▸ STATED GOAL:
Write out the whole listing again, exactly as given.

▸ INFORMATION SUPPLIED:
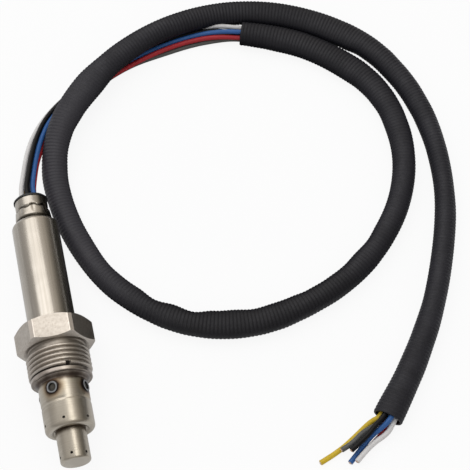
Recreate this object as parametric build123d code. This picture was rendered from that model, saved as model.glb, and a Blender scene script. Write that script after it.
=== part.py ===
from build123d import *
import math
import os

# Exhaust oxygen sensor: a perforated probe with a captive fitting nut, a rear sleeve
# with a crimped grommet, and six leads that run through a corrugated conduit.
#
# Millimetres. The probe axis is parallel to Y: the tip points to -Y, the cable to +Y.
# The nut stands on one of its hexagon flats, on the plane Z = 0, and the harness lies
# on the same plane. The origin is below the middle of the probe.
#
# Along the probe axis, a station is a distance from the rear face of the seat flange,
# positive towards the cable. Around it, an angle is measured from straight up towards +X.

# ---------------------------------------------------------------- driving dimensions

# Fitting nut
HEX_ACROSS_FLATS = 22.0
HEX_CORNER_DIAMETER = 24.7
HEX_THICKNESS = 8.2
HEX_FACE_DIAMETER = 20.8
HEX_CHAMFER_ANGLE = 30.0
THREAD_DIAMETER = 20.0
THREAD_LENGTH = 7.6
THREAD_LEAD_IN = 0.9
UNDERCUT_DIAMETER = 17.8
UNDERCUT_LENGTH = 1.5
NUT_BORE_CLEARANCE = 0.06
NUT_END_PLAY = 0.15
NOTCH_WIDTH = 1.1
NOTCH_DEPTH = 1.0
NOTCH_LENGTH = 1.3
NOTCH_ANGLE = 19.0

# Sensor shell
FLANGE_DIAMETER = 19.2
FLANGE_THICKNESS = 1.5
FLANGE_EDGE = 0.25
CONE_BASE_DIAMETER = 17.4
CONE_LENGTH = 1.3
JOURNAL_DIAMETER = 14.3
SPIGOT_DEPTH = 8.0
SHELL_BORE_DIAMETER = 9.9
SHELL_THROAT_DIAMETER = 6.6
SHELL_THROAT_LENGTH = 4.2
ROLLED_LIP_THICKNESS = 0.8
ROLLED_LIP_DIAMETER = 8.8

# Outer protection tube
OUTER_TUBE_DIAMETER = 15.4
OUTER_TUBE_WALL = 0.4
OUTER_TUBE_REACH = 18.2
OUTER_TUBE_END_RADIUS = 1.5
OUTER_TUBE_DISH = 0.6
OUTER_TUBE_DISH_SLOPE = 0.55
OUTER_TUBE_DISH_RADIUS = 0.7
OUTER_TUBE_LIP_WIDTH = 0.5
WAIST_DEPTH = 0.2
WAIST_HALF_WIDTH = 0.7
WAIST_OFFSET = 1.0
VENT_DIAMETER = 0.85
OUTER_VENT_INSET = 2.4
VENT_COUNT = 6
VENT_PHASE = -8.0
WELD_COUNT = 4
WELD_PHASE = -23.0
WELD_INSET = 2.5
WELD_RIM_DIAMETER = 3.8
WELD_PIT_DIAMETER = 2.4
WELD_RIM_HEIGHT = 0.12
WELD_PIT_DEPTH = 0.22

# Inner protection tube
INNER_TUBE_DIAMETER = 9.4
INNER_TUBE_WALL = 0.4
TIP_REACH = 28.1
TIP_FLOOR = 0.6
TIP_RADIUS = 0.8
TIP_VENT_INSET = 1.9
INNER_FLANGE_DIAMETER = 13.6
INNER_FLANGE_THICKNESS = 0.5

# Ceramics, powder seal and sensing strip
STRIP_WIDTH = 4.2
STRIP_THICKNESS = 1.3
STRIP_TIP_GAP = 3.2
STRIP_REAR_REACH = 12.5
STRIP_CLEARANCE = 0.08
CERAMIC_CLEARANCE = 0.04
FRONT_CERAMIC_LENGTH = 8.0
TALC_LENGTH = 4.5
REAR_CERAMIC_LENGTH = 10.5
REAR_NECK_DIAMETER = 7.4
REAR_NECK_LENGTH = 3.0
CERAMIC_CHAMFER = 0.6
PRESS_RING_THICKNESS = 1.2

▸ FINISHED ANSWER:
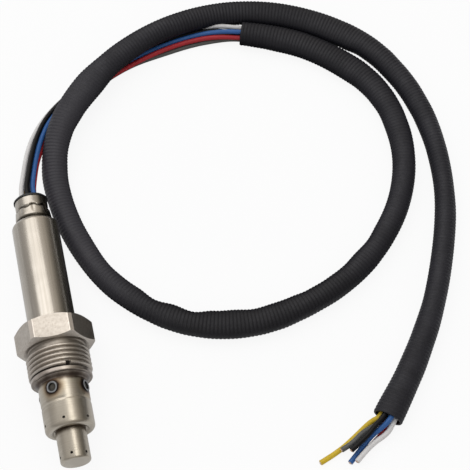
Recreate this object as parametric build123d code. This picture was rendered from that model, saved as model.glb, and a Blender scene script. Write that script after it.
=== part.py ===
from build123d import *
import math
import os

# Exhaust oxygen sensor: a perforated probe with a captive fitting nut, a rear sleeve
# with a crimped grommet, and six leads that run through a corrugated conduit.
#
# Millimetres. The probe axis is parallel to Y: the tip points to -Y, the cable to +Y.
# The nut stands on one of its hexagon flats, on the plane Z = 0, and the harness lies
# on the same plane. The origin is below the middle of the probe.
#
# Along the probe axis, a station is a distance from the rear face of the seat flange,
# positive towards the cable. Around it, an angle is measured from straight up towards +X.

# ---------------------------------------------------------------- driving dimensions

# Fitting nut
HEX_ACROSS_FLATS = 22.0
HEX_CORNER_DIAMETER = 24.7
HEX_THICKNESS = 8.2
HEX_FACE_DIAMETER = 20.8
HEX_CHAMFER_ANGLE = 30.0
THREAD_DIAMETER = 20.0
THREAD_LENGTH = 7.6
THREAD_LEAD_IN = 0.9
UNDERCUT_DIAMETER = 17.8
UNDERCUT_LENGTH = 1.5
NUT_BORE_CLEARANCE = 0.06
NUT_END_PLAY = 0.15
NOTCH_WIDTH = 1.1
NOTCH_DEPTH = 1.0
NOTCH_LENGTH = 1.3
NOTCH_ANGLE = 19.0

# Sensor shell
FLANGE_DIAMETER = 19.2
FLANGE_THICKNESS = 1.5
FLANGE_EDGE = 0.25
CONE_BASE_DIAMETER = 17.4
CONE_LENGTH = 1.3
JOURNAL_DIAMETER = 14.3
SPIGOT_DEPTH = 8.0
SHELL_BORE_DIAMETER = 9.9
SHELL_THROAT_DIAMETER = 6.6
SHELL_THROAT_LENGTH = 4.2
ROLLED_LIP_THICKNESS = 0.8
ROLLED_LIP_DIAMETER = 8.8

# Outer protection tube
OUTER_TUBE_DIAMETER = 15.4
OUTER_TUBE_WALL = 0.4
OUTER_TUBE_REACH = 18.2
OUTER_TUBE_END_RADIUS = 1.5
OUTER_TUBE_DISH = 0.6
OUTER_TUBE_DISH_SLOPE = 0.55
OUTER_TUBE_DISH_RADIUS = 0.7
OUTER_TUBE_LIP_WIDTH = 0.5
WAIST_DEPTH = 0.2
WAIST_HALF_WIDTH = 0.7
WAIST_OFFSET = 1.0
VENT_DIAMETER = 0.85
OUTER_VENT_INSET = 2.4
VENT_COUNT = 6
VENT_PHASE = -8.0
WELD_COUNT = 4
WELD_PHASE = -23.0
WELD_INSET = 2.5
WELD_RIM_DIAMETER = 3.8
WELD_PIT_DIAMETER = 2.4
WELD_RIM_HEIGHT = 0.12
WELD_PIT_DEPTH = 0.22

# Inner protection tube
INNER_TUBE_DIAMETER = 9.4
INNER_TUBE_WALL = 0.4
TIP_REACH = 28.1
TIP_FLOOR = 0.6
TIP_RADIUS = 0.8
TIP_VENT_INSET = 1.9
INNER_FLANGE_DIAMETER = 13.6
INNER_FLANGE_THICKNESS = 0.5

# Ceramics, powder seal and sensing strip
STRIP_WIDTH = 4.2
STRIP_THICKNESS = 1.3
STRIP_TIP_GAP = 3.2
STRIP_REAR_REACH = 12.5
STRIP_CLEARANCE = 0.08
CERAMIC_CLEARANCE = 0.04
FRONT_CERAMIC_LENGTH = 8.0
TALC_LENGTH = 4.5
REAR_CERAMIC_LENGTH = 10.5
REAR_NECK_DIAMETER = 7.4
REAR_NECK_LENGTH = 3.0
CERAMIC_CHAMFER = 0.6
PRESS_RING_THICKNESS = 1.2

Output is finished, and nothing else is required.